True, Kaua'i is likely the most wonderful of the Hawaiian Island chain. It made the project more amazing than I could ever describe. It was very tough work, 12 hour days, 7 days a week non-stop for 120 days. Everything seems in slow motion in the tropical air, and construction projects wind up in their own schedule, despite one's best efforts.
Above, the transmitter building and the main tower at Kahili.
The tower is a large wooden pole, heavily guyed to withstand high winds.
Below, the tower and the Shively 6813-2 antenna system.

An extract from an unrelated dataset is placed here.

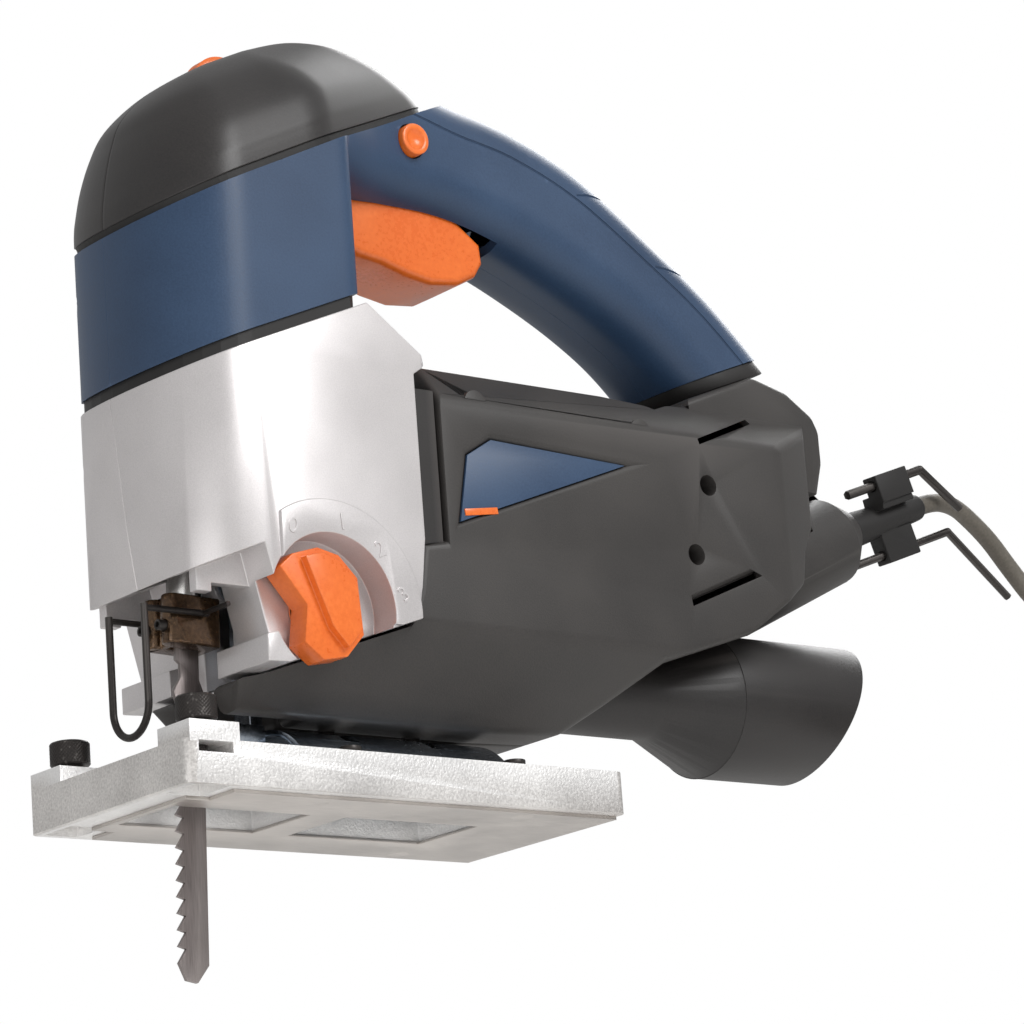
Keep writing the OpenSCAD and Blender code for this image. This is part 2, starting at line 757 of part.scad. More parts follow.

The Mount Kahili electronic site is one of the most remote tower locations in the Hawaiian Islands. Road access is limited (in good weather) to very high-clearance 4-wheel drive vehicles only, and one can only drive within about a mile below the tower. From the end of the road, a one hour hike up a steep, razor-like ridge covered with wet Hawaiian ferns, and finally a 30 ft. rope leads you to the summit and the electronic site. For the Kekahu construction project, we hired Jack Harter, the most experienced helicopter pilot on Kauai. With over 35 years of experience, and 25 years with landing at the sometimes treacherous Kahili ridge, we were in good hands. We made many trips to the mountain, including a couple of freight hauling flights with racks, antennas, coax, transmitters and all the other things needed to put KAQA on the air.
Pictured here (on the left) are Roy Richardson, Jim Barnes and John Hawthorne, all waiting below the transmitter building for the helicopter to come retrieve them from Kahili and the increasing afternoon cloud cover. As the animation shows, 2 minutes can make a difference, as the clouds began to move back in right after we called to be picked up. 20 minutes later, the clouds made helicopter access impossible until the next day. Fortunately, everyone made it out safely just in time. It is typical during the summer to find Kahili in the clouds until about 10:00 AM, and after 4:00 PM you risk being stuck until the next day. Because of the elevation (nearly 3,000 feet above sea level), the winds and clouds are unpredictable. The weather in Lihue can be sunny and bright, while Kahili can be shrouded in clouds with less than 20 feet of visibility. The average yearly rainfall exceeds 300 inches, making this one of the wettest transmitter locations in the world. Despite these drawbacks, Mt. Kahili is the best electronic site on Kauai, due to it's look-angle to most of the populated areas around the island.
More recently, KKCR has been using Inter-Island Helicopters, located at the South Shore near Port Allen. Show here is one of their high-speed choppers, which make a quick trip to Kahili. It's a little wild, however, as there are no doors or side windows, so you are right out in the weather. The views are tremendous, however.
You can follow this link to a short animation of what it looks like to land and take off at Kahili. And you can follow this link to a short animation of a fly-by of the site.
Shown on the right is the 91.9 FM transmitter, along with microwave interconnect and remote control equipment. We chose a Crown 2,000 watt transmitter because of it's good track record in other tropical environments, and also because it weighs less than 70 pounds. Larger transmitters could not be transported by helicopter.
The picture below on the left shows the Kanaele Swamp, just west of Mt. Kahili. The County of Kaua'i electronic building is at the bottom of the picture, with Waiamea Canyon just visible in the distance.